Я не мыслю своей судьбы отдельно и вне ее. Каковы бы ни были мои ошибки и заблуждения, я не мог себе представить, что окажусь в центре такой политической кампании, которую стали раздувать вокруг моего имени на Западе.
Осознав это, я поставил в известность Шведскую Академию о своем добровольном отказе от Нобелевской премии.
Выезд за пределы моей Родины для меня равносилен смерти, и поэтому я прошу не принимать по отношению ко мне этой крайней меры.
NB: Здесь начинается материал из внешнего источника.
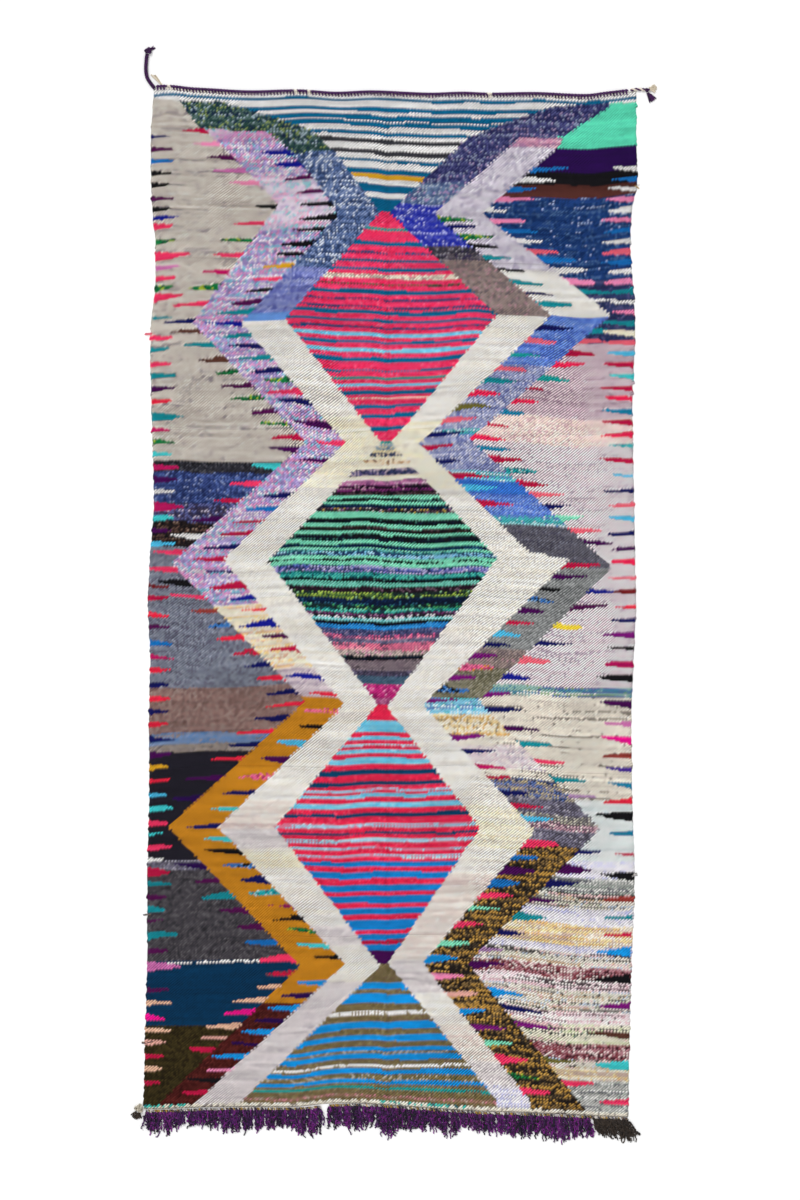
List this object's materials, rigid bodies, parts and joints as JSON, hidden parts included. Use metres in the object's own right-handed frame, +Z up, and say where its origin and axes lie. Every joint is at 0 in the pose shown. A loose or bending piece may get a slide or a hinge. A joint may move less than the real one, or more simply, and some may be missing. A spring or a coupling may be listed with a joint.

Положа руку на сердце, я кое-что сделал для советской литературы и могу еще быть ей полезен.
Б.Пастернак».
В ночь на 31 октября Ирина Емельянова отвезла это письмо на Старую площадь, в здание ЦК. Ивинская много раз потом называла это письмо своей виной и ошибкой. Она утверждала, что слишком давила на Пастернака, чтобы он отказался от премии. Но он, надо полагать, боялся не только за нее,— Зинаида Николаевна тоже не ждала от Нобелевской премии ничего хорошего, причем с самого начала. Не нам судить, прав или не прав был Пастернак, отказываясь от главной литературной награды мира. От него так и не добились публичного покаяния — его письмо к Хрущеву выдержано в достойном тоне, да и заявление от 5 ноября 1958 года, появившееся в «Правде», даже после всех правок и редактур, не содержит отказа от книги и от убеждений. Что же до возможного отъезда… Ивинской он говорил, что, даже если бы ему разрешили увезти с собой всех, кого он хочет,— он, всегда воспринимавший Запад как праздник, не смог бы жить в его повседневности.